Bei der Kommunikation das Ego zurückstellen
„Vielleicht haben wir deshalb zwei Ohren und nur einen Mund, damit wir uns erinnern, dass wir zweimal so viel zuhören sollten als selbst zu sprechen“, schreibt der Neuromerchandising-Experte Bert Martin Ohnemüller in seinem persönlichen Erfahrungs- und Erlebnisbericht. Indem er Ergebnisse der Kommunikationsforschung aufgreift, identifiziert er die drei wesentlichen Elemente gelungener Unternehmens- und Lebensführung: Lead. Speak. Inspire. Es ist erwiesen, dass das Resultat der eigenen Kommunikation grundlegend durch die innere Haltung bestimmt wird: Wie wir auf andere zugehen oder uns auf den anderen Gesprächspartner ausrichten. Auch hier spielt das Ego-Thema hinein: Geht es darum, selbst im hellsten Licht zu strahlen, oder darum, „durch wertfreies Zuhören ein klares Verständnis für den anderen zu erreichen und um den gemeinsamen Konsens“?

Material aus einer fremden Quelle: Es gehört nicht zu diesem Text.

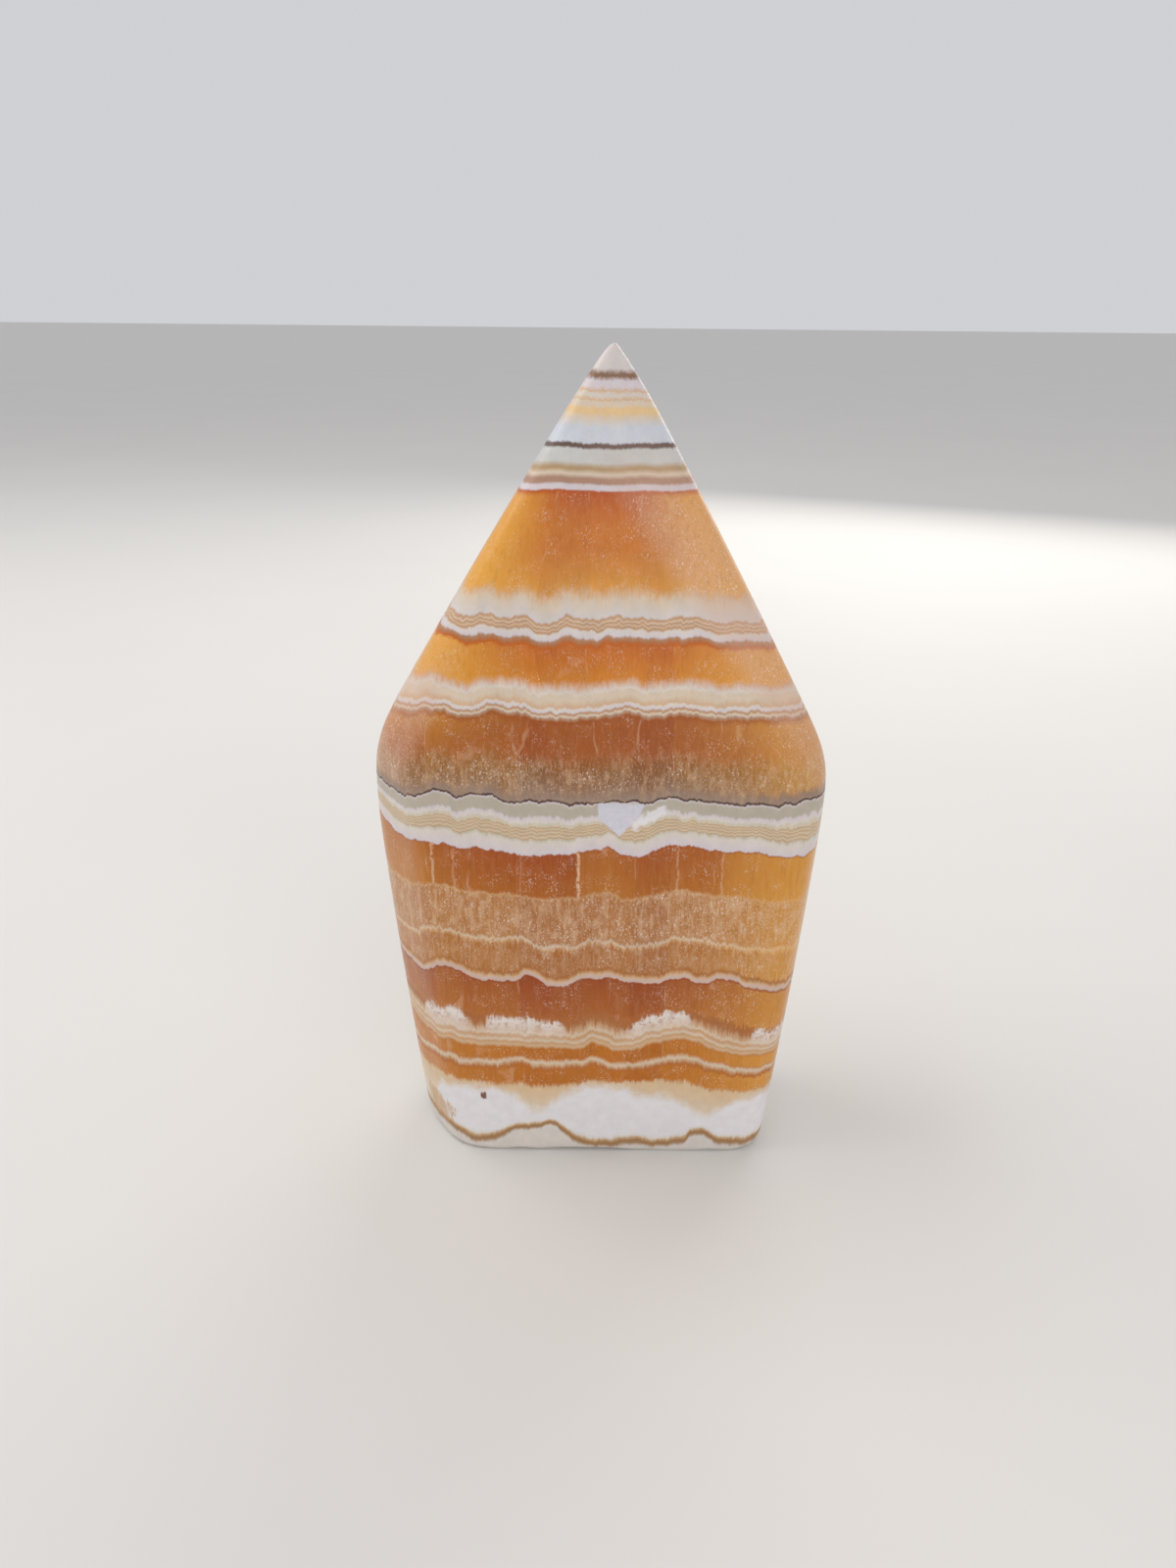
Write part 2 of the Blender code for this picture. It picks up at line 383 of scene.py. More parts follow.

Reden ist Silber, Zuhören Gold
Das Buch von Ohnemüller ist außerdem ein Plädoyer für das empathische Zuhören, das Wertschätzung dem anderen gegenüber zum Ausdruck bringt. Die Fähigkeit, bewusst zuzuhören oder andere aussprechen zu lassen, ist uns vielfach abhandengekommen. Damit verbunden ist wachsender persönlicher Stress. Die Zahlen der Burnouts steigen und lassen sich unter anderem darauf zurückführen, dass immer weniger Menschen ihr Leben als ein gelingendes begreifen. Geduld, Reflexion, gutes Benehmen und eine bewusste Lebensgestaltung scheinen vor diesem Hintergrund die neuen Kardinaltugenden zu werden – auch im Management. Verbunden sind diese Themen mit dem steigenden Interesse an Achtsamkeit.
Vom Wert der Höflichkeit und guter Manieren
Was wirklich zählt, sind innere Werte, die ein abstraktes Thema wie Nachhaltigkeit zu einem persönlichen werden lassen. Diese Entwicklung deutete sich vor etwa zehn Jahren an, als das Buch „Manieren“ von Asfa-Wossen Asserate erschien. Ein Bestseller, in dem er den Knigge in die Gegenwart transferierte und sich auf eine neue und zeitgemäße Etikette konzentrierte. Asserate zeigt, dass die Deutschen ein bedeutendes kulturelles Kompendium besitzen. Nach dem Motto: „Schaut her, hier sind all diese Werte. Beschäftigt euch damit und reicht sie an die nächste Generation weiter.“ Für ihn sind sie der ästhetische Ausdruck der Moral, das Parfüm, mit dem wir zeigen, dass wir nicht stinken: „Manieren sind die Kinder der Moral und die Enkelkinder der Religion.“ Sie drücken nicht nur Menschwerdungsakte, sondern auch eine tiefe Symbolik von Nachhaltigkeit aus. Wenn Asserate gefragt wird, was man denn davon habe, wenn man sich gut benehme, antwortet er: „Versuch es doch einfach mal. Ich wette mit dir, dass du an dem Abend, an dem du einem Menschen etwas Gutes getan hast, besser schlafen kannst.“
Literatur:
Asfa-Wossen Asserate: „Manieren.“ Deutscher Taschenbuch Verlag GmbH & Co. KG, München 2005.
Bert Martin Ohnemüller: „Lead. Speak. Inspire. Ein persönlicher Erfahrungs- und Erlebnisbericht über die drei wesentlichen Elemente gelungener Unternehmens- und Lebensführung.“ Neuromerchandisinggroup, Frankfurt a. M. 2016.
Alexandra Hildebrandt: „Manieren 21.0: Warum gutes Benehmen heute wieder salonfähig ist.“ Amazon Media EU S.à r.l. Kindle Edition 2017.